Re: Add an array_mode_supported_p target hook

2011-04-21 Thread Richard Guenther
On Thu, Apr 21, 2011 at 11:50 AM, Richard Sandiford
richard.sandif...@linaro.org wrote:
 To get back to this...

 Richard Sandiford richard.sandif...@linaro.org writes:
 Richard Guenther richard.guent...@gmail.com writes:
 On Thu, Mar 31, 2011 at 3:32 PM, Richard Sandiford
 richard.sandif...@linaro.org wrote:
 This patch adds an array_mode_supported_p hook, which says whether
 MAX_FIXED_MODE_SIZE should be ignored for a given type of array.
 It follows on from the discussion here:

    http://gcc.gnu.org/ml/gcc/2011-03/msg00342.html

 The intended use of the hook is to allow small arrays of vectors
 to have a non-BLK mode, and hence to be stored in rtl registers.
 These arrays are used both in the ARM arm_neon.h API and in the
 optabs proposed in:

    http://gcc.gnu.org/ml/gcc/2011-03/msg00322.html

 The tail end of the thread was about the definition of TYPE_MODE:

 #define TYPE_MODE(NODE) \
  (TREE_CODE (TYPE_CHECK (NODE)) == VECTOR_TYPE \
   ? vector_type_mode (NODE) : (NODE)-type.mode)

 with this outcome:

    http://gcc.gnu.org/ml/gcc/2011-03/msg00470.html

 To summarise my take on it:

 - The current definition of TYPE_MODE isn't sufficient even for vector
  modes and vector_mode_supported_p, because non-vector types can have
  vector modes.

 - We should no longer treat types as having one mode everywhere.
  We should instead replace TYPE_MODE with a function that takes
  a context.  Tests of things like vector_mode_supported_p would
  move from layout_type to this new function.

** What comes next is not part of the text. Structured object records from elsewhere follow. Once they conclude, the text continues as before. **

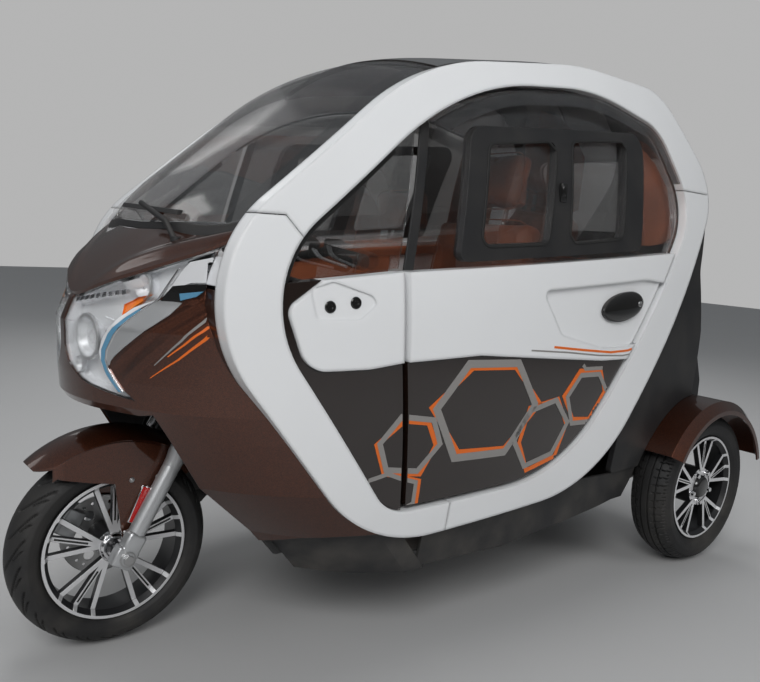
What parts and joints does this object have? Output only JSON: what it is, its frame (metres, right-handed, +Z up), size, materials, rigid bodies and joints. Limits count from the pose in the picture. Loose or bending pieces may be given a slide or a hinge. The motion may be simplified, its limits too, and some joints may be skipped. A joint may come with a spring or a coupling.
{
  "type": "enclosed electric three wheeled car",
  "caption": "Small enclosed electric trike with a steered front wheel, driven rear wheels, hinged doors and a glazed cabin.",
  "frame": {"origin": "on the ground under the middle of the vehicle's length and width", "axes": "+Z up, -Y towards the front wheel, +X towards the driver's left"},
  "size_m": [1.12, 2.2398, 1.5007],
  "materials": {
    "ring_white": "gloss white moulded plastic",
    "body_brown": "metallic copper-brown lacquer",
    "skin_dark": "very dark brown lacquer with outlines",
    "black_plastic": "grained black plastic",
    "roof_black": "glossy black",
    "glass_tinted": "tinted glazing",
    "glass_clear": "clear glazing",
    "lamp_lens": "clear lamp lens",
    "lamp_red": "red lamp lens",
    "frame_steel": "black paint",
    "alloy": "machined faces, black pockets",
    "fork_silver": "silver lacquer",
    "disc_steel": "turned steel",
    "tyre_rubber": "tyre rubber",
    "grip_rubber": "moulded rubber and black bar",
    "leather_brown": "grained brown leather"
  },
  "bodies": {
    "root": {"chassis_frame": "frame_steel", "cowl_strip": "black_plastic", "dashboard": "black_plastic", "driver_seat": "leather_brown", "floor_tub": "black_plastic", "headlamps": "lamp_lens", "hood": "body_brown", "nose_cowl": "body_brown", "quarter_belts": "ring_white", "quarter_glass": "glass_clear", "quarter_skirts": "skin_dark", "rear_axle": "frame_steel", "rear_bench": "leather_brown", "rear_bumper": "frame_steel", "rear_fenders": "body_brown", "rear_panel": "roof_black", "rear_quarters": "black_plastic", "rear_window": "glass_tinted", "ring_front": "ring_white", "ring_rear": "ring_white", "ring_top": "ring_white", "roof_panel": "roof_black", "seat_boxes": "black_plastic", "tail_box": "black_plastic", "tail_lamps": "lamp_red", "wheel_liner": "black_plastic", "windscreen": "glass_tinted"},
    "door_left": {"door_belt_left": "ring_white", "door_glass_left": "glass_tinted", "door_skin_left": "skin_dark", "door_trim_left": "black_plastic"},
    "door_right": {"door_belt_right": "ring_white", "door_glass_right": "glass_tinted", "door_skin_right": "skin_dark", "door_trim_right": "black_plastic"},
    "steering": {"fork": "fork_silver", "front_fender": "body_brown", "handlebar": "grip_rubber"},
    "wheel_front": {"brake_disc": "disc_steel", "front_rim": "alloy", "front_tyre": "tyre_rubber"},
    "wheel_rear_left": {"rear_rim_left": "alloy", "rear_tyre_left": "tyre_rubber"},
    "wheel_rear_right": {"rear_rim_right": "alloy", "rear_tyre_right": "tyre_rubber"}
  },
  "joints": [
    {"name": "steering", "type": "hinge", "parent": "root", "child": "steering", "pos_m": [0, -0.603, 0.67858], "axis": [0, 0.4818, 0.8763], "range_deg": [-35, 35]},
    {"name": "front_wheel_spin", "type": "hinge", "parent": "steering", "child": "wheel_front", "pos_m": [0, -0.889, 0.231], "axis": [1, 0, 0], "continuous": true},
    {"name": "rear_left_spin", "type": "hinge", "parent": "root", "child": "wheel_rear_left", "pos_m": [0.455, 0.841, 0.245], "axis": [1, 0, 0], "continuous": true},
    {"name": "rear_right_spin", "type": "hinge", "parent": "root", "child": "wheel_rear_right", "pos_m": [-0.455, 0.841, 0.245], "axis": [1, 0, 0], "continuous": true},
    {"name": "door_left_hinge", "type": "hinge", "parent": "root", "child": "door_left", "pos_m": [0.48, -0.423, 0.7], "axis": [0, 0, -1], "range_deg": [0, 70]},
    {"name": "door_right_hinge", "type": "hinge", "parent": "root", "child": "door_right", "pos_m": [-0.48, -0.423, 0.7], "axis": [0, 0, 1], "range_deg": [0, 70]}
  ]
}
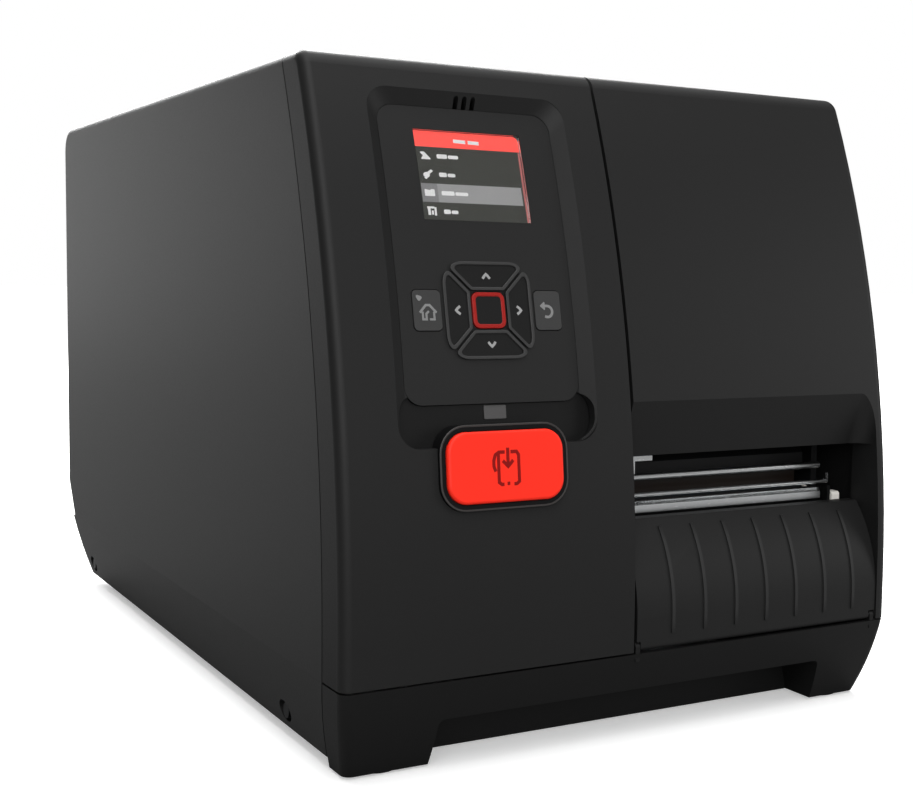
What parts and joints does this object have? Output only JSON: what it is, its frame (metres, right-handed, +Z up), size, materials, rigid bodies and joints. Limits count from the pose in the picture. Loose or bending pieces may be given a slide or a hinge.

 I think this patch fits within that scheme.  array_mode_supported_p
 would be treated in the same way as vector_mode_supported_p.

 I realise the ideal would be to get rid of TYPE_MODE first.
 But that's going to be a longer-term thing.  Now that there's
 at least a plan, I'd like to press ahead with the array stuff
 on the basis that

 (a) although the new hook won't work with the target attribute,
    our current mode handling doesn't work in just the same way.

 (b) the new hook doesn't interfere with the plan.

 (c) getting good code from the intrinsics (and support for these
    instructions in the vectoriser) is going to be much more important
    to most ARM users than the ability to turn Neon on and off for
    individual functions in a TU.

 To give an example of the difference, the Neon code posted here:

    http://hilbert-space.de/?p=22

 produces this inner loop before the patch (but with
 http://gcc.gnu.org/ml/gcc-patches/2011-03/msg01996.html applied):

 .L3:
        vld3.8  {d16-d18}, [r1]!
        vstmia  ip, {d16-d18}
        fldd    d19, [sp, #24]
        adr     r5, .L6
        ldmia   r5, {r4-r5}
        fldd    d16, [sp, #32]
        vmov    d18, r4, r5  @ v8qi
        vmull.u8        q9, d19, d18
        adr     r5, .L6+8
        ldmia   r5, {r4-r5}
        vmov    d17, r4, r5  @ v8qi
        vstmia  sp, {d18-d19}
        vmlal.u8        q9, d16, d17
        fldd    d16, [sp, #40]
        adr     r5, .L6+16
        ldmia   r5, {r4-r5}
        vmov    d17, r4, r5  @ v8qi
        vmlal.u8        q9, d16, d17
        add     r3, r3, #1
        vshrn.i16       d16, q9, #8
        cmp     r3, r2
        vst1.8  {d16}, [r0]!
        bne     .L3

 With both patches applied, the inner loop is:

 .L3:
        vld3.8  {d18-d20}, [r1]!
        vmull.u8        q8, d18, d21
        vmlal.u8        q8, d19, d22
        vmlal.u8        q8, d20, d23
        add     r3, r3, #1
        vshrn.i16       d16, q8, #8
        cmp     r3, r2
        vst1.8  {d16}, [r0]!
        bne     .L3

 Tested on arm-linux-gnueabi.  OK to install?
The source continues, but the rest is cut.